Communists - authentic communists, that is - take a rather different view. We seek to bring about the closest voluntary unity of peoples and into the largest possible states at that. All the better to conduct the struggle of class against class and prepare the wide ground needed for socialism. Hence the formulation, “To the extent the EU becomes a state, then that necessitates EU-wide trade unions and a Communist Party of the EU” (Weekly WorkerWhat we fight for’). That also explains why authentic communists argue for the working class to be organised in an international party. As a global system capitalism can only be superseded globally. Anything less invites defeat.

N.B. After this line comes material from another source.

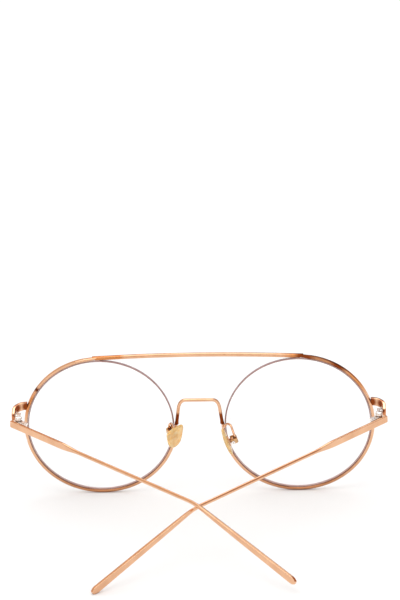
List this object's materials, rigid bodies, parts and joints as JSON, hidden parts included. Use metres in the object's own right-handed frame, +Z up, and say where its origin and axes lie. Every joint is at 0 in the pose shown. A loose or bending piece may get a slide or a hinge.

Socialism is not the nationalisation of the means of production. It is the self-liberation movement of the working class, as it breaks out of the shell of capitalist relations and limits. Hence under capitalism communists fight for extreme democracy in all spheres of society and view democracy not as an optional extra under socialism, but as essential.

Socialism represents victory in the battle for democracy. It is the direct rule of the majority - ie, the working class. Socialism is either democratic or, as with Stalin’s USSR, it turns into its opposite - anti-socialism.